What is to be transcribed is the run of lines opening with the one that has "const wasm = await Module();" and closing with the one that has "bpy.context.scene.collection.objects.link(empty)", and only that run, exactly.

+++

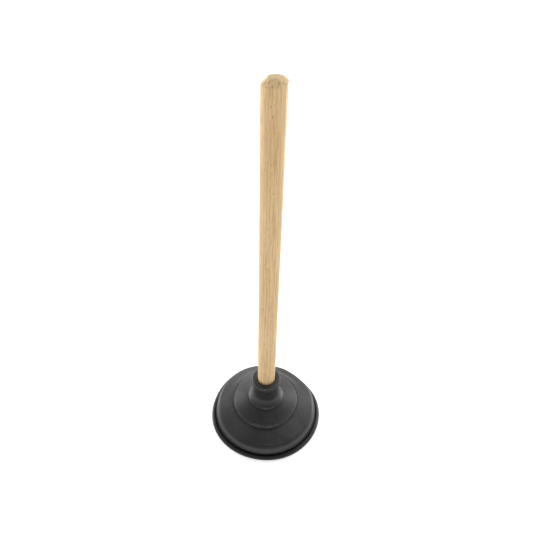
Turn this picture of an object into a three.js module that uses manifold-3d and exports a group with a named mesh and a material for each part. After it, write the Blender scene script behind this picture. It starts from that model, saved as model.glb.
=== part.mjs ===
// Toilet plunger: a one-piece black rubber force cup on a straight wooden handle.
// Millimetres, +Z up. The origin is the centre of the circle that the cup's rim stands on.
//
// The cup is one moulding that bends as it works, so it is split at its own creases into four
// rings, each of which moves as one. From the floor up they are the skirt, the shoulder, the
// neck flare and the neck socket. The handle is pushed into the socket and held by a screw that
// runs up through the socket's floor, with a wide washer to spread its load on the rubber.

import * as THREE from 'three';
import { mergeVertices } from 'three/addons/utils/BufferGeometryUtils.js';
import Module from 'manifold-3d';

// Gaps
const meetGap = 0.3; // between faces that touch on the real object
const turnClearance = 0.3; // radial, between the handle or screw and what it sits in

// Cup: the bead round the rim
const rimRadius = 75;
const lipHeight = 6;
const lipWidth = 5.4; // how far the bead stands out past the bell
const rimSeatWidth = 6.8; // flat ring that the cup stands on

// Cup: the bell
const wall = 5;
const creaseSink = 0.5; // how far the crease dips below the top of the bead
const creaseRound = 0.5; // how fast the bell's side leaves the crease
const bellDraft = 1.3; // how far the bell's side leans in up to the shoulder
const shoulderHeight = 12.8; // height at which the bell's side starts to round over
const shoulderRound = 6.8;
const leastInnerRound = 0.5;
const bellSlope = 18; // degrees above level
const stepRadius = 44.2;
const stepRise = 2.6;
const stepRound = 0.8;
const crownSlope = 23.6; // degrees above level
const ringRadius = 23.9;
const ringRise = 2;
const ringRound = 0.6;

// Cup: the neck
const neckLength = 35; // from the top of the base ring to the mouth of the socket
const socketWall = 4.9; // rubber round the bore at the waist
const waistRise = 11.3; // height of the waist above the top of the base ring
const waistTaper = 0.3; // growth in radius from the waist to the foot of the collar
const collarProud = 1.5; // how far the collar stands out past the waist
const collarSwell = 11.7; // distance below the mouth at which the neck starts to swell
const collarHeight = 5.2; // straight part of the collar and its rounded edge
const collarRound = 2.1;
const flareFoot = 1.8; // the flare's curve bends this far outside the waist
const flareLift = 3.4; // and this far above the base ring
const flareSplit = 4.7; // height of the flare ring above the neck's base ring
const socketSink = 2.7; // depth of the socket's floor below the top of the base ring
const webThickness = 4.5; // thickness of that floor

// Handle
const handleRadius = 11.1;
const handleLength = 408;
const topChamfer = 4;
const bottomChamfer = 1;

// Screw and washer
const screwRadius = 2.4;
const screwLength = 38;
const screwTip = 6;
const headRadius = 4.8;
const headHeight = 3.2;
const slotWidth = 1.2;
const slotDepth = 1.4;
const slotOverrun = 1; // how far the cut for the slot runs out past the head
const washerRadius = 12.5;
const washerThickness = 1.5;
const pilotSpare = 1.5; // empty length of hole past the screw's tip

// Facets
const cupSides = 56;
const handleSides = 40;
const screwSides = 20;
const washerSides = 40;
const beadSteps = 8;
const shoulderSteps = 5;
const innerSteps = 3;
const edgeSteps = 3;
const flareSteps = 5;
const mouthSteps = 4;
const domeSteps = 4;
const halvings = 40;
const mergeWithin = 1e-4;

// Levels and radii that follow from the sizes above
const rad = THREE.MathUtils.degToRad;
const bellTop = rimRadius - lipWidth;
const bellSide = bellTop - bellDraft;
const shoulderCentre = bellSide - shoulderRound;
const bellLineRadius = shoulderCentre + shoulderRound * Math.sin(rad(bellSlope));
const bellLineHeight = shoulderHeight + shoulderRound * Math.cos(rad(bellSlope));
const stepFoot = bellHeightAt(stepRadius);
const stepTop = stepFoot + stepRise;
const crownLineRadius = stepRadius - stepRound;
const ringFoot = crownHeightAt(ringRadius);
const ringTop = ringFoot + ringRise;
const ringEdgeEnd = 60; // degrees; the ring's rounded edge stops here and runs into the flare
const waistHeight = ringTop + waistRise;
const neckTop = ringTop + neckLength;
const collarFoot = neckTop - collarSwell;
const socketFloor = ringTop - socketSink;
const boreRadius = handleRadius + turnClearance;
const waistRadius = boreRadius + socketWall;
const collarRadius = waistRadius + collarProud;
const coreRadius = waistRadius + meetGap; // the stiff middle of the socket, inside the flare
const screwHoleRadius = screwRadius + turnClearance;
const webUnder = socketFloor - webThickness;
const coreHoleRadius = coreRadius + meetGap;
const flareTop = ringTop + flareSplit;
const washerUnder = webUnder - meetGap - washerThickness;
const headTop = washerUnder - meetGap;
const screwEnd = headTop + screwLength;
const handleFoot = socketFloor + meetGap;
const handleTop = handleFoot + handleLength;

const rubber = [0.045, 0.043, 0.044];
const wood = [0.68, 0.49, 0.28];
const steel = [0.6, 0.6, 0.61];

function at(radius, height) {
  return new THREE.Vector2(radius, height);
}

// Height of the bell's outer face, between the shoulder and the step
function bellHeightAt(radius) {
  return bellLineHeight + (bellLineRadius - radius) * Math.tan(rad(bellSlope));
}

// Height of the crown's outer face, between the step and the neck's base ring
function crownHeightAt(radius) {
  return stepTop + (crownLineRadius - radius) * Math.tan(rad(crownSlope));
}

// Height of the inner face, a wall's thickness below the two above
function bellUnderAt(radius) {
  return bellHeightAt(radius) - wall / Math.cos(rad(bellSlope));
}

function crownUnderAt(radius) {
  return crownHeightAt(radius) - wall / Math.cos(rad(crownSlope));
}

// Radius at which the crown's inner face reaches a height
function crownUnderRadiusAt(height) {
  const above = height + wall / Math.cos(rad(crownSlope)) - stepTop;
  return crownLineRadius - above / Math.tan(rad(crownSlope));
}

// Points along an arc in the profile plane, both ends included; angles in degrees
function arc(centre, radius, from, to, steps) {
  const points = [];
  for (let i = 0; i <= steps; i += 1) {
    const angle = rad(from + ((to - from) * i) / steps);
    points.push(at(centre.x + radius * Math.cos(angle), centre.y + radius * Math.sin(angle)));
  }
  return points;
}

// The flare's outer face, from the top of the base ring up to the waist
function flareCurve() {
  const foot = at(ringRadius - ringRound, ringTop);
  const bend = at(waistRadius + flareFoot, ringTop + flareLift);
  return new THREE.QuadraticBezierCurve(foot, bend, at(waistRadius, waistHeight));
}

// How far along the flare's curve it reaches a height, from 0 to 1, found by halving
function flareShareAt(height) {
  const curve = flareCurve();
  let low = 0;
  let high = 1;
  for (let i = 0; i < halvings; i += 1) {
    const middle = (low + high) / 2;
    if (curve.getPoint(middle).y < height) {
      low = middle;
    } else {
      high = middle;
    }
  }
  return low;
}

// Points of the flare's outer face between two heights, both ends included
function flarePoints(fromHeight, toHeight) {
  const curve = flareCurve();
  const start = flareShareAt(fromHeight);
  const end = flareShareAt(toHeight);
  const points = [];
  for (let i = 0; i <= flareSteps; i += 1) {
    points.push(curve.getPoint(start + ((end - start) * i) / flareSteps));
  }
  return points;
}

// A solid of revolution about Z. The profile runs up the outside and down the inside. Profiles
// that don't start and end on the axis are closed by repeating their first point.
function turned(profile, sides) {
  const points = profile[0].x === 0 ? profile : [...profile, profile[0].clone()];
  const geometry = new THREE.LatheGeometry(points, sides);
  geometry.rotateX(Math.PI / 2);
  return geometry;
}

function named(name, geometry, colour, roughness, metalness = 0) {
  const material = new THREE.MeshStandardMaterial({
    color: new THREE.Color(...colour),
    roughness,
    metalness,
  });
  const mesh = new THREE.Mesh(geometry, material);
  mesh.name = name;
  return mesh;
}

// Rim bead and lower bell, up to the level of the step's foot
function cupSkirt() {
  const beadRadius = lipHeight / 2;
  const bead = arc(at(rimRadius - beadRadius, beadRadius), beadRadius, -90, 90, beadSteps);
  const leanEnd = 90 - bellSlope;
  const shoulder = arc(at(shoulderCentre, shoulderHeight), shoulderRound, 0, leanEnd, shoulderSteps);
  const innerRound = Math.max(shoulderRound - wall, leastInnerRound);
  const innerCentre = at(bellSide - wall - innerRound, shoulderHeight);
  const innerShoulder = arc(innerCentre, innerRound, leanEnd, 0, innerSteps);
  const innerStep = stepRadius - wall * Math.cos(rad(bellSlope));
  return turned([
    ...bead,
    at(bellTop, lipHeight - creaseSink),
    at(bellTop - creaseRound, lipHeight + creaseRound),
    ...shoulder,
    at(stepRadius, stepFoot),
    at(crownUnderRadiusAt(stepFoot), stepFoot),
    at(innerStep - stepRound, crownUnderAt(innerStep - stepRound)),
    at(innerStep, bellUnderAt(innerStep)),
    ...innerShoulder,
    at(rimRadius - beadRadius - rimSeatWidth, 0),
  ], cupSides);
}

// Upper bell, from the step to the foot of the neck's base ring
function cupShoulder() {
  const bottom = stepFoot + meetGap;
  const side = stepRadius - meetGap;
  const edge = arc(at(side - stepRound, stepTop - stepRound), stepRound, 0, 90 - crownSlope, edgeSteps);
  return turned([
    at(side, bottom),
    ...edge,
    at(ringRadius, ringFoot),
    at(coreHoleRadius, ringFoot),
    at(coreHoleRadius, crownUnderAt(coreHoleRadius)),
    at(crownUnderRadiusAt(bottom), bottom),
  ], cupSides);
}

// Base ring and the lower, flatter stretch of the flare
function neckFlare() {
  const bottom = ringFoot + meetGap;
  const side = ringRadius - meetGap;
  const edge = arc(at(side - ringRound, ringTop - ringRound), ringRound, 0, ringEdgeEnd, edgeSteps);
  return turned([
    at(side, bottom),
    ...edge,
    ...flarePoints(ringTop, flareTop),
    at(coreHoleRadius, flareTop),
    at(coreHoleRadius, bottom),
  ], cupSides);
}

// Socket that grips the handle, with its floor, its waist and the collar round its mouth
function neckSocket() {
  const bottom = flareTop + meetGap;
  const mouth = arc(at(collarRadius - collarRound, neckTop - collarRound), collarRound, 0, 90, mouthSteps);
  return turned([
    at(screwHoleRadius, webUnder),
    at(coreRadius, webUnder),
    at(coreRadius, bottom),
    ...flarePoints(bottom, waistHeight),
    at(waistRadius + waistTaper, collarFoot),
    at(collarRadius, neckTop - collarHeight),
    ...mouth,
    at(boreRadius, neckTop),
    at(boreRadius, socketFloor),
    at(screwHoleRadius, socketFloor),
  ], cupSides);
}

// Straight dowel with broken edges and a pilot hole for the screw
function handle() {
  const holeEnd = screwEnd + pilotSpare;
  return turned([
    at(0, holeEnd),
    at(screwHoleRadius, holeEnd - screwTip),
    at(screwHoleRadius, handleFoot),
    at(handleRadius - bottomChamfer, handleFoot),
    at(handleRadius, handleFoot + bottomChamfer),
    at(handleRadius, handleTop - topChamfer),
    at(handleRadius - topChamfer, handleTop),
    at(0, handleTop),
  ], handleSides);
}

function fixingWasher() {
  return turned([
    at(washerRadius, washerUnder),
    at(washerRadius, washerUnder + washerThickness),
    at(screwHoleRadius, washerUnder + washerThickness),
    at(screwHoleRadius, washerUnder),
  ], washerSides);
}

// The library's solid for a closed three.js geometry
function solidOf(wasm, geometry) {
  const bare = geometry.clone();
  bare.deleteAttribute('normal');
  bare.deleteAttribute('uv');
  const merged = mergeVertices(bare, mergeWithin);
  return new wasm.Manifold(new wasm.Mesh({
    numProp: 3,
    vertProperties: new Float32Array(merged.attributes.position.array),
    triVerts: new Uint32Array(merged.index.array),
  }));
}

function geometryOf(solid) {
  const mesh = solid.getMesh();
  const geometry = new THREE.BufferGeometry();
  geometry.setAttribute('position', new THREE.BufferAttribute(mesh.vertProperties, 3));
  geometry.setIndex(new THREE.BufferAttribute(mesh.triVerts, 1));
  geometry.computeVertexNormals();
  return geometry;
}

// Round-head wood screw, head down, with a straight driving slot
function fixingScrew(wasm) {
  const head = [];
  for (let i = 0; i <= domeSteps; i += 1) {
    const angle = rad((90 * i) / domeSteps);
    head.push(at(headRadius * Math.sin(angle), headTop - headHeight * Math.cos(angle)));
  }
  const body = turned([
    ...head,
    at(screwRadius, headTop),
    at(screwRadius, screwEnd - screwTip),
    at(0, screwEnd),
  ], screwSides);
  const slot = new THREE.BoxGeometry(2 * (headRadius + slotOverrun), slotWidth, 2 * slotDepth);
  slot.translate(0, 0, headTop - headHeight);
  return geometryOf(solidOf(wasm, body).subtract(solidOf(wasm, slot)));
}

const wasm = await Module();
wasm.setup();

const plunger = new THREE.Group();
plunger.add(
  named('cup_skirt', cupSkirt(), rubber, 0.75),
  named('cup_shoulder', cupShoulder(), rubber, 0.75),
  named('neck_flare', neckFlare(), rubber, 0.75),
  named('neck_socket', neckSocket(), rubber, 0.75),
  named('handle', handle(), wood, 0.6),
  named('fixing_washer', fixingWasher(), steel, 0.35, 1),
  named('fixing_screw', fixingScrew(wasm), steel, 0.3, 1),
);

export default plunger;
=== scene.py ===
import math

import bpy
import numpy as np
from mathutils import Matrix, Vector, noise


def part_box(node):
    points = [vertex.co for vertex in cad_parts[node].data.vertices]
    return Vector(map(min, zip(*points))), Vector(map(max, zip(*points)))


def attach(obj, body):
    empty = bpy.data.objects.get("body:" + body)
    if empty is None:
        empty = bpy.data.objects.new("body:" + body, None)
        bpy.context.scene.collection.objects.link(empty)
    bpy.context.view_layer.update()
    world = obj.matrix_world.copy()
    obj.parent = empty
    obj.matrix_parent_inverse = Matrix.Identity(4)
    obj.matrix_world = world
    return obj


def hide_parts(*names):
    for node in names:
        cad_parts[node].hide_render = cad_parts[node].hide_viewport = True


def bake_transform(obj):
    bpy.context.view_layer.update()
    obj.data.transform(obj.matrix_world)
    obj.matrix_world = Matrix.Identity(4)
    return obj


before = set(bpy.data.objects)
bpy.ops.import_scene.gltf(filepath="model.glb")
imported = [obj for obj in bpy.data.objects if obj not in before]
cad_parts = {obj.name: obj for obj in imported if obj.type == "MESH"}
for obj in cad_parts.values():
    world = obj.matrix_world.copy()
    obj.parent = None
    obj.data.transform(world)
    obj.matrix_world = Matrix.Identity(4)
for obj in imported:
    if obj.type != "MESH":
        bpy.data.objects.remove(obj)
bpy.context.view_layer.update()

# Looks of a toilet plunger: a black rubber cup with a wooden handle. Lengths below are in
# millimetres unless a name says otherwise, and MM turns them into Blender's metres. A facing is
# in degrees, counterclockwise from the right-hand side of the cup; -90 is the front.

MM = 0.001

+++

• Worked solution:
const wasm = await Module();
wasm.setup();

const plunger = new THREE.Group();
plunger.add(
  named('cup_skirt', cupSkirt(), rubber, 0.75),
  named('cup_shoulder', cupShoulder(), rubber, 0.75),
  named('neck_flare', neckFlare(), rubber, 0.75),
  named('neck_socket', neckSocket(), rubber, 0.75),
  named('handle', handle(), wood, 0.6),
  named('fixing_washer', fixingWasher(), steel, 0.35, 1),
  named('fixing_screw', fixingScrew(wasm), steel, 0.3, 1),
);

export default plunger;
=== scene.py ===
import math

import bpy
import numpy as np
from mathutils import Matrix, Vector, noise


def part_box(node):
    points = [vertex.co for vertex in cad_parts[node].data.vertices]
    return Vector(map(min, zip(*points))), Vector(map(max, zip(*points)))


def attach(obj, body):
    empty = bpy.data.objects.get("body:" + body)
    if empty is None:
        empty = bpy.data.objects.new("body:" + body, None)
        bpy.context.scene.collection.objects.link(empty)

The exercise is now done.